While living at the Composers’ Union retreat at Repino, Shostakovich wrote to his friend Isaak Glikman on March 9, 1968, that he constantly feared he would die and leave whatever piece he was working on incomplete. Just two days later he finished his String Quartet No. 12 in D-flat major and wrote to the first violinist of the Beethoven Quartet, Dmitry Tsïganov, whose birthday was March 12, asking him to accept the dedication. Two years earlier he had dedicated his Eleventh Quartet to the memory of Vasily Shirinsky, second violinist of the Quartet until his death in 1965, and thus Shostakovich was continuing his plan of writing a quartet for each member of the group that had premiered most of his quartets.

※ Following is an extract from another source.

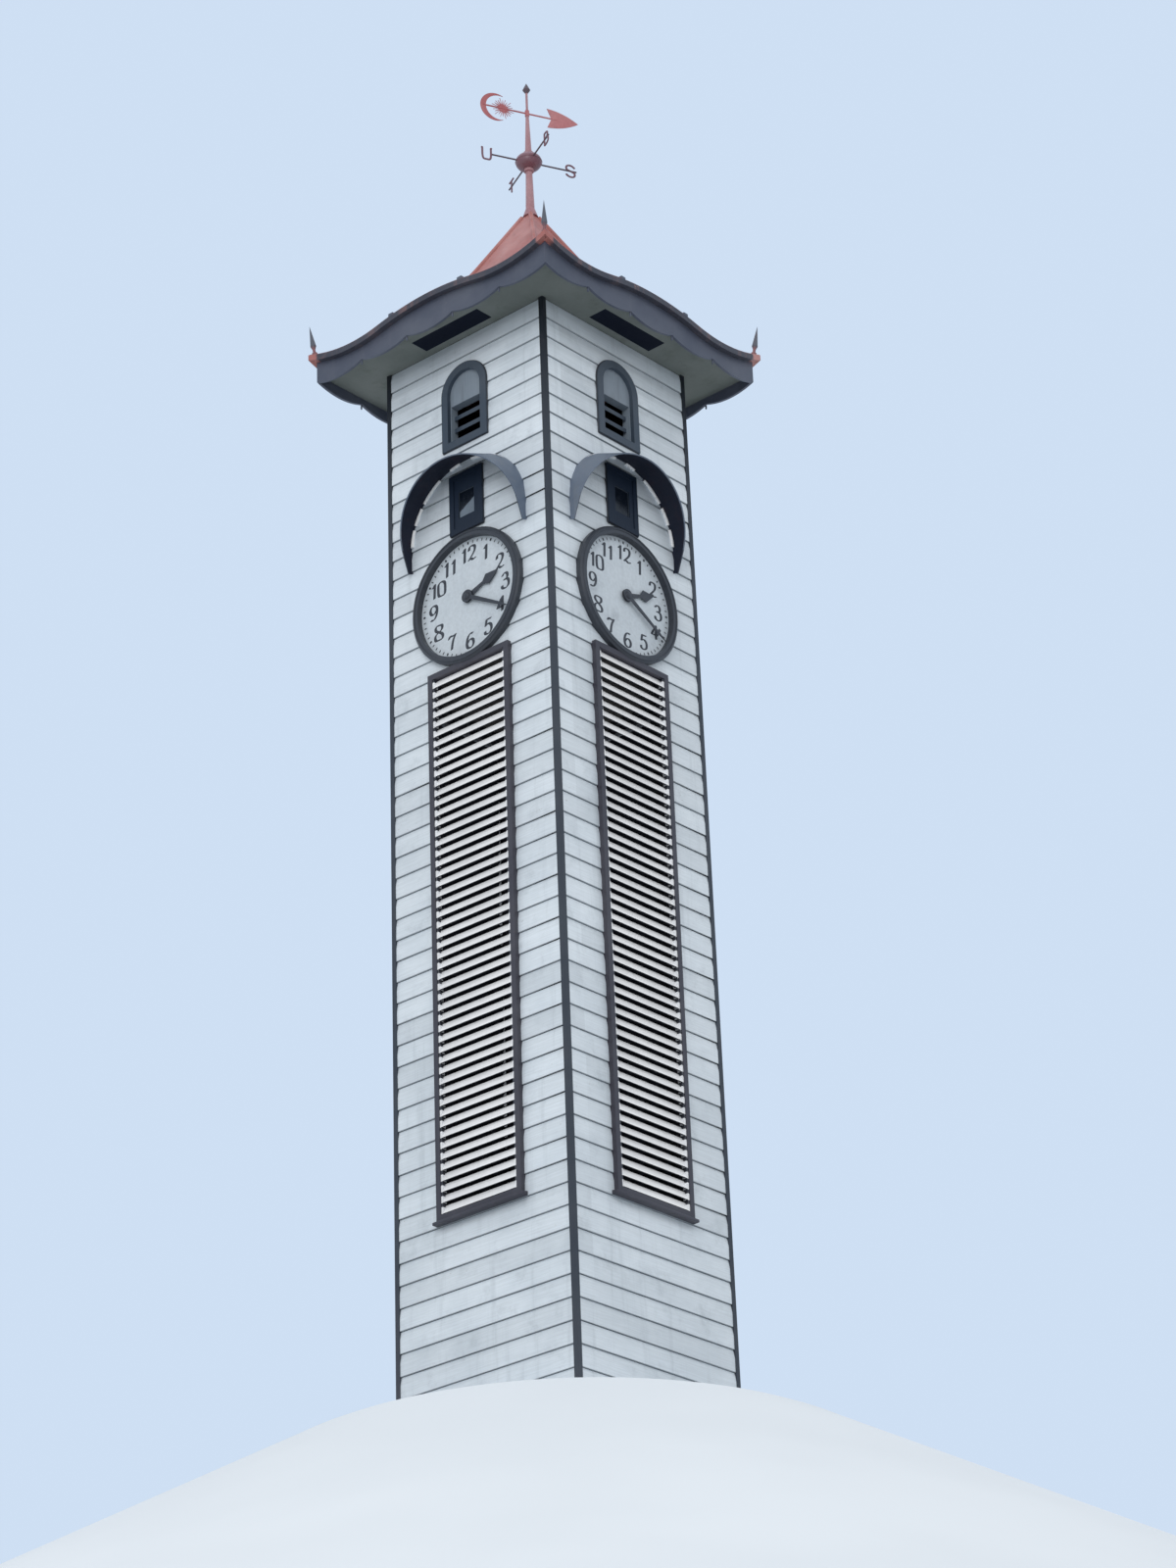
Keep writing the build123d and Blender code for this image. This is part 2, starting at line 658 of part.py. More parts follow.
def corner_spike(slopes):
    """The turned spike at the near corner, leaning outward, its foot cut to the roof that it stands on."""
    at = EAVE_HALF + ROOF_LIP - SPIKE_INSET
    base = EAVE_TROUGH + EAVE_CORNER_RISE + ROOF_THICK
    spike = turned_piece([
        (0, -SPIKE_FOOT), (SPIKE_COLLAR_R, -SPIKE_FOOT), (SPIKE_COLLAR_R, SPIKE_COLLAR_TOP),
        (SPIKE_STEM_R, SPIKE_STEM_LOW), (SPIKE_STEM_R, SPIKE_STEM_TOP), (SPIKE_BULGE_R, SPIKE_BULGE_AT),
        (0, SPIKE_HEIGHT)
    ])
    spike = spike.rotate(Axis((0, 0, 0), (1, 1, 0)), SPIKE_LEAN)
    left = Pos(at, -at, base) * spike - slopes
    return left.solids().sort_by(Axis.Z)[-1]


def main():
    """Builds every piece and writes it."""
    os.makedirs("parts", exist_ok=True)
    one_wall = wall()
    one_fascia = fascia()
    one_slope = roof_slope()
    hour = set_to(hour_hand(), HOUR_AT)
    minute = set_to(minute_hand(), MINUTE_AT)
    for side in SIDES:
        save(turned(one_wall, side), f"wall_{side}")
        save(turned(one_fascia, side), f"fascia_{side}")
        save(turned(one_slope, side), f"roof_{side}")
        save(turned(on_face(hour), side), f"hour_hand_{side}")
        save(turned(on_face(minute), side), f"minute_hand_{side}")
    save(all_round(corner_board()), "corner_boards")
    save(between(frustum(WALL_THICK), 0, SLAB_THICK), "ground_floor")
    room_low = ROOM_FLOOR_TOP - ROOM_FLOOR_THICK
    save(between(frustum(WALL_THICK), room_low, ROOM_FLOOR_TOP), "clock_room_floor")
    face_pieces = {
        "louvre_frames": louvre_frame, "louvre_blades": louvre_blades, "dials": dial, "dial_rims": dial_rim,
        "hoods": hood, "hatch_frames": hatch_frame, "hatch_doors": hatch_door, "hatch_panes": hatch_pane,
        "window_frames": window_frame, "window_panels": window_panel,
    }
    for name, make in face_pieces.items():
        save(all_round(on_face(make())), name)
    slats = [turned(on_face(slat), side) for slat in window_slats() for side in SIDES]
    save(Compound(children=slats), "window_slats")
    save(soffit(), "soffit")
    save(all_round(soffit_vent()), "soffit_vents")
    slopes = [one_slope, turned(one_slope, "right")]
    save(all_round(corner_spike(slopes)), "corner_spikes")
    save(mast(), "mast")
    save(compass_ball(), "compass_ball")
    arm = compass_arm()
    save(Compound(children=[arm.rotate(Axis.Z, ARM_AT + turn) for turn in SIDES.values()]), "compass_arms")
    save(spindle(), "spindle")
    save(bud(), "spindle_bud")
    save(vane(), "vane")


main()
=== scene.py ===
"""Timber clock tower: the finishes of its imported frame, and the trim that is added to it.

Metres, +Z up. The front faces -Y, and the other sides are the front turned about the shaft.
A piece for a wall is drawn flat, with x across, y up and z outward, and then laid on the leaning wall.
"""

import logging
import math
import random
from collections.abc import Callable, Iterator, Sequence
from contextlib import contextmanager
from dataclasses import dataclass, field
from enum import Enum
from functools import cached_property

import bmesh
import bpy
from mathutils import Matrix, Vector
from mathutils.bvhtree import BVHTree


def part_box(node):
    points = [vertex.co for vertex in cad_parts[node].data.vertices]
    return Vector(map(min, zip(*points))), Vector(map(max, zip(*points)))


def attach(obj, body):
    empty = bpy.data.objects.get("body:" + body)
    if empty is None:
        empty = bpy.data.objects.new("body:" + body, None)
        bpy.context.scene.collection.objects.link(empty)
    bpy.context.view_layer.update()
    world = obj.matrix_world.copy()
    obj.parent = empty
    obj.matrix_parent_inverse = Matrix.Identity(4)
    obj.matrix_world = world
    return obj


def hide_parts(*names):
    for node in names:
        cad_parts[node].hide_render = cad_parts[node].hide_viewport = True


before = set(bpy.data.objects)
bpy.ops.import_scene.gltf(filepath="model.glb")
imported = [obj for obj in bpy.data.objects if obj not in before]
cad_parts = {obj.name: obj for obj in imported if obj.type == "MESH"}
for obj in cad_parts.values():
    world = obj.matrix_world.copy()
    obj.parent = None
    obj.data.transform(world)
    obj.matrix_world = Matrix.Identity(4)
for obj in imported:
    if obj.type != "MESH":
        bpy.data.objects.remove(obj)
log = logging.getLogger("clock_tower")

Piece = bpy.types.Object
Socket = bpy.types.NodeSocket
Colour = tuple[float, float, float]
Spots = Sequence[tuple[float, float]]

TOWER = "tower"
TINY = 1e-4
HANDS = (-1, 1)
BOARD_COUNT = 53
BEVEL_ANGLE = math.radians(35)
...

Shostakovich was quite pleased with the work, reportedly answering Tsïganov’s question about whether it was “chamber” in its proportions by saying, “No, no—it’s a symphony, a symphony.” The Beethoven Quartet gave the private premiere on June 14, 1968, at the first creative convocation of the new secretariat of the Russian Composers’ Union. Shostakovich commented on the magnificence of the performance, and the favorable reaction of musicians in attendance made its way into the press in advance of the public premiere in Moscow on September 14.

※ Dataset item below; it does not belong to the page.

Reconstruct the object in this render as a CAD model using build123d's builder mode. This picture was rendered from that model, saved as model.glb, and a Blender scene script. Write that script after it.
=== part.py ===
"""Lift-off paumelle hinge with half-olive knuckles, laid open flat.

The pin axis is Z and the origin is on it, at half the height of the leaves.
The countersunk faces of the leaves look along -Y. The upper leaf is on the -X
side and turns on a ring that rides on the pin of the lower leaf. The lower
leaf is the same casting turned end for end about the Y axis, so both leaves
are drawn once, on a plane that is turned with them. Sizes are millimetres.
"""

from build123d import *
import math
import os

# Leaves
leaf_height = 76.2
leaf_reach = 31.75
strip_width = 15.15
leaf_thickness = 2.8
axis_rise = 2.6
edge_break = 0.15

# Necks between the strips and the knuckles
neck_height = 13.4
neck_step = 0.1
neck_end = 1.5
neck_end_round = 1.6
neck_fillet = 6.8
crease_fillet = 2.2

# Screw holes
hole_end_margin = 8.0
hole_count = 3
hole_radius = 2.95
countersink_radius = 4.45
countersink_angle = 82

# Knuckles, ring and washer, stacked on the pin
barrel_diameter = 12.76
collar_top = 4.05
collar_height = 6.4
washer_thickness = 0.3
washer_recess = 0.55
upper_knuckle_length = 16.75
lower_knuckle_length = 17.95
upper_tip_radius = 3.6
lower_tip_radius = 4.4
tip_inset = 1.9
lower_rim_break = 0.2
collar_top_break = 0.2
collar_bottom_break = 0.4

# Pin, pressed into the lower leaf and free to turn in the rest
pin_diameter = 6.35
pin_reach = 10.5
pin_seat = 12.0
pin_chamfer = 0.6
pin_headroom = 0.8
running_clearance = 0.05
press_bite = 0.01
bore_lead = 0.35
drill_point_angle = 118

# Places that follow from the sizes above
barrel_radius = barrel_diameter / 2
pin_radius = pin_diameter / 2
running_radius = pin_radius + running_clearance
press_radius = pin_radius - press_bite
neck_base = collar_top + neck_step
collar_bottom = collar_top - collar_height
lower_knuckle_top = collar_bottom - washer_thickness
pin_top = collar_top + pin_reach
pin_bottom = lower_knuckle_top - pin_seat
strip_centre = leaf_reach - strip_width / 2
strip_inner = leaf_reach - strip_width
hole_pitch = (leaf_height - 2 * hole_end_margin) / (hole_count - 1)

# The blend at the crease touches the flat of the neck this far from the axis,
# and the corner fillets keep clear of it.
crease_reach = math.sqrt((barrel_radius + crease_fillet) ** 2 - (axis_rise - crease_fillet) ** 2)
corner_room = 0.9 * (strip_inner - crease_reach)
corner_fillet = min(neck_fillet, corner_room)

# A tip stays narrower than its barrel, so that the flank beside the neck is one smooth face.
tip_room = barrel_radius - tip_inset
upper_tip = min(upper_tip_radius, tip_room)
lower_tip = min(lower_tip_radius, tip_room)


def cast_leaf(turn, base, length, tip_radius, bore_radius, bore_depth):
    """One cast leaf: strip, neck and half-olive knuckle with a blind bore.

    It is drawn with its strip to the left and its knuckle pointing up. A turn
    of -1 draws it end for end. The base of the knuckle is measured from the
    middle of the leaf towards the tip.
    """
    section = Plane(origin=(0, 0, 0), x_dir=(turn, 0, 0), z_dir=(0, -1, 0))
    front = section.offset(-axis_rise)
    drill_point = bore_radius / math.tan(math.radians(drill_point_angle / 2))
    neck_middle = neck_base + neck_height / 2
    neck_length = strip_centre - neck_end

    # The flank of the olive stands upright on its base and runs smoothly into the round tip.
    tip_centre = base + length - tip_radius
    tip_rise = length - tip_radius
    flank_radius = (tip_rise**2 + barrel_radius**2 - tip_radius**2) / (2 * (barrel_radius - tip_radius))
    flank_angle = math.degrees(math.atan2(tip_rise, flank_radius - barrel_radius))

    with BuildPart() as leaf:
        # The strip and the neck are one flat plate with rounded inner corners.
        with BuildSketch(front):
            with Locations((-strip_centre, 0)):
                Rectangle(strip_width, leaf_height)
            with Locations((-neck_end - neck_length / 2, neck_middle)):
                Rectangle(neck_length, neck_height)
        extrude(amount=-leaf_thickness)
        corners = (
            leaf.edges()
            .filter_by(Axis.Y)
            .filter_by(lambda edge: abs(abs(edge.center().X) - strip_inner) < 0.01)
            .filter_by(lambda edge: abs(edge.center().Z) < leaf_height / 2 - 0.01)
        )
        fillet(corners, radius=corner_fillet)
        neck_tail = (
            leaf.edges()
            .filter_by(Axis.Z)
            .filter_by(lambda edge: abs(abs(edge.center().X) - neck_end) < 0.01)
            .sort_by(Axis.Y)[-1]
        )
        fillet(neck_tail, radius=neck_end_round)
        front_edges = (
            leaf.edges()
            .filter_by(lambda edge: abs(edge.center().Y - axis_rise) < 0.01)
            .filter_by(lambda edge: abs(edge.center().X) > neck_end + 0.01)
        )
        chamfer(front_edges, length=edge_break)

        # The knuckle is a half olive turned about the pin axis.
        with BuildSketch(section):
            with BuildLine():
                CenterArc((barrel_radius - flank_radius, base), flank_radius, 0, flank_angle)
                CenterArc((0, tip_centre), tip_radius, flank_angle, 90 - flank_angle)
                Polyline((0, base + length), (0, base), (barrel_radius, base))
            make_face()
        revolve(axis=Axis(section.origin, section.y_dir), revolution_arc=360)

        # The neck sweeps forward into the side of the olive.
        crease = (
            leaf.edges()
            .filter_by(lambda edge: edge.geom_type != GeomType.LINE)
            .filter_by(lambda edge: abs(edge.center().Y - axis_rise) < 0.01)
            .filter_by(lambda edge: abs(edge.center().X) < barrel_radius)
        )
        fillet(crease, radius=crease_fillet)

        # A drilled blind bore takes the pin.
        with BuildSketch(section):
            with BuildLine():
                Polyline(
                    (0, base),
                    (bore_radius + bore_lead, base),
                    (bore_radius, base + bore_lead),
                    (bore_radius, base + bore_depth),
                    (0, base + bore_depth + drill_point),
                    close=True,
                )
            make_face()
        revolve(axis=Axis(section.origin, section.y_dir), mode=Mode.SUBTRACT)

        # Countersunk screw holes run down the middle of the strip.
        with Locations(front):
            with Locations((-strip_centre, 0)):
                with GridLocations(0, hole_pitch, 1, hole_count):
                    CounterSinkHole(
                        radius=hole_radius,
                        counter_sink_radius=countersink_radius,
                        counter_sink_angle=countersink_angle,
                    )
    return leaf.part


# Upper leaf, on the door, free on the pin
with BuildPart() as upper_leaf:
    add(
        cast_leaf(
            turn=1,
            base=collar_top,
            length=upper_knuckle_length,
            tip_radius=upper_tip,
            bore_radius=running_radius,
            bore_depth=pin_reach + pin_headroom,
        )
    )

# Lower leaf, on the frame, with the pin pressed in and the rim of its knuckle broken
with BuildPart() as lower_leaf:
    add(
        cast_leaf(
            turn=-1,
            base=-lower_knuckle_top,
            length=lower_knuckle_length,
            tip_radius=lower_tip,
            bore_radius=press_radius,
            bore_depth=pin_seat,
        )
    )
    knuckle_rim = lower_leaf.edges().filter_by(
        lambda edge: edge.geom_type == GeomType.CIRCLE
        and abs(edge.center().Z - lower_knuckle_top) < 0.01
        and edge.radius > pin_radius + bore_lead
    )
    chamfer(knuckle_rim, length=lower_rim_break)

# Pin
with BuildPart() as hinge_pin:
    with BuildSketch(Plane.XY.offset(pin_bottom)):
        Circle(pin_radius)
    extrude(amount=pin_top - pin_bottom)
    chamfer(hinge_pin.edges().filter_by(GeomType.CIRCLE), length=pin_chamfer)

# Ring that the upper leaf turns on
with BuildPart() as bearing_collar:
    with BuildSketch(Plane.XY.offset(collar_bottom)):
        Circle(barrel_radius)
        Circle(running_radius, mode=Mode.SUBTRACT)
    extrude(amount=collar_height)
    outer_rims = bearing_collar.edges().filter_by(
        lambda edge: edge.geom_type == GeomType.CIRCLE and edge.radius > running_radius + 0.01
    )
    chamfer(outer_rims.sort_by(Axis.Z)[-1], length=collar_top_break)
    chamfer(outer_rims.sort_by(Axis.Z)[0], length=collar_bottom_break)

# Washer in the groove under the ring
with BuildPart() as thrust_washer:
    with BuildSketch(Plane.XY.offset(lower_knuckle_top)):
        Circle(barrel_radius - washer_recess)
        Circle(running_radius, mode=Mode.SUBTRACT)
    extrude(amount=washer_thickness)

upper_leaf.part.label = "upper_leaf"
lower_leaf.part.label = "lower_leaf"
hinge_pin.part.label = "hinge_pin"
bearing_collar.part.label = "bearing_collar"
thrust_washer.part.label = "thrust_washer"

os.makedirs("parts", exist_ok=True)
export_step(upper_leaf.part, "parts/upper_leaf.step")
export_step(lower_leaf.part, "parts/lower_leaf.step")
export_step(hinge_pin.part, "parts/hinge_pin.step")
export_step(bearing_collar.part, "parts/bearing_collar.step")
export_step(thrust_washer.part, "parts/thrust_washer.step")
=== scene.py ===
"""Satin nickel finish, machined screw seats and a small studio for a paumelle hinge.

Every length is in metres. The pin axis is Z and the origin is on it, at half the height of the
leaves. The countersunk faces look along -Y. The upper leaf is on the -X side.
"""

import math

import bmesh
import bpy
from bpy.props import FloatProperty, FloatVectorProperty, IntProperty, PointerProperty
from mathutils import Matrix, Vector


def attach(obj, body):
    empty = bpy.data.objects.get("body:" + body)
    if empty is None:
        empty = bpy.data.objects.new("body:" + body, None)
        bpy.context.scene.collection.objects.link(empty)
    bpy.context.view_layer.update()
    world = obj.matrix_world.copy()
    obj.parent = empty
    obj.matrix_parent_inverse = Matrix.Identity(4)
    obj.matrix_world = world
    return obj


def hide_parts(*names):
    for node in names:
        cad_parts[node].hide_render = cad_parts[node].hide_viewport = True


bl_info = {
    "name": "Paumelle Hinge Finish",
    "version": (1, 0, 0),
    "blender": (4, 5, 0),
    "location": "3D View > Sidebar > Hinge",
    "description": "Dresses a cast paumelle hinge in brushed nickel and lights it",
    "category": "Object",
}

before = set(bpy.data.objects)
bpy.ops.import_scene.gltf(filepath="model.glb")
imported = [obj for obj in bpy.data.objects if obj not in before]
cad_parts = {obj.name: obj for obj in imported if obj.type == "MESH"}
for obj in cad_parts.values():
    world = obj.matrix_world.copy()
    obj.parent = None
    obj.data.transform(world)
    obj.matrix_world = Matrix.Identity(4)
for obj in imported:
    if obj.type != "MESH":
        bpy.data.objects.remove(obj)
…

The audience at both performances recognized a newness of form and language in the Twelfth Quartet, in particular its reliance on twelve-tone themes. Though Shostakovich was well-aware of the avant-garde tendencies of his younger colleagues and had occasionally incorporated twelve-tone rows himself, he was now using them in a new way to suit his own purposes. He described his approach to twelve-tone writing in a remarkable encapsulation of his ideals just before the private premiere:

As far as the use of strictly technical devices from such musical “systems” as dodecaphony or aleatory is concerned . . . everything in good measure. If, let’s say, a composer sets himself the obligatory task of writing dodecaphonic music, then he artificially limits his possibilities, his ideas. The use of elements from these complex systems is fully justified if it is dictated by the concept of the composition. . . . You know, to a certain extent I think the formula “the end justifies the means” is valid in music. All means? All of them, if they contribute to the end objective.

What makes Shostakovich’s use of twelve-tone material in the Twelfth Quartet so fascinating is the way in which he juxtaposes it with the work’s tonal anchor of D-flat major. One might expect the twelve-tone writing to sound antagonistic and be settled by the reassurance of tonality, but Shostakovich’s D-flat major passages seem instead to explore other realms that are at times anguished, brutal, or drained of enjoyment.

Laid out unconventionally in two movements with the second much longer than the first, the work opens with a wandering twelve-tone gesture in the cello, which is treated along with other dodecaphic fragments as a delineating device rather according to the “rules” of serial technique. The answering, low-register D-flat music with its oscillating rising patterns sounds sorrowfully contemplative and searching. Another twelve-tone utterance, now in the first violin, brings on a kind of waltz that is far-removed from a glittering social occasion, and yet another twelve-tone fragment introduces an idea characterized by staccato repeated notes. These ideas become joined or layered in myriad ingenious ways with the twelve-tone interjections serving as points of departure. The hushed, fragmented ending still seems in search of closure despite its D-flat fade-out.

The huge second movement takes on the symphonic proportions and sonorities Shostakovich suggested in his remarks to Tsïganov. He rolls several movement-like sections into one, beginning with an almost savage mixed-meter “scherzo” that is pierced by individual trills and a jabbing melodic idea begun by the cello. Eventually the tumult dies away with a somber cello recitative that initiates a “slow movement” (Adagio) comprised of funereal chanting juxtaposed with searing melodic lines of great pathos.

A striking, insistent pizzicato solo by the first violin based on first-movement figures launches a remarkable section that further develops materials from the entire work. Shostakovich combines motives and textures from the scherzo and the Adagio, and at a climactic point has the lower strings play dense pizzicato chords containing all twelve pitches. A brief revisiting of the Adagio’s sustained pathos brings a return to the first movement’s contemplative sorrow as if “ending with the beginning.” Shostakovich has more to say, however, and revs up the music of the “scherzo” to drive relentlessly to the conclusion.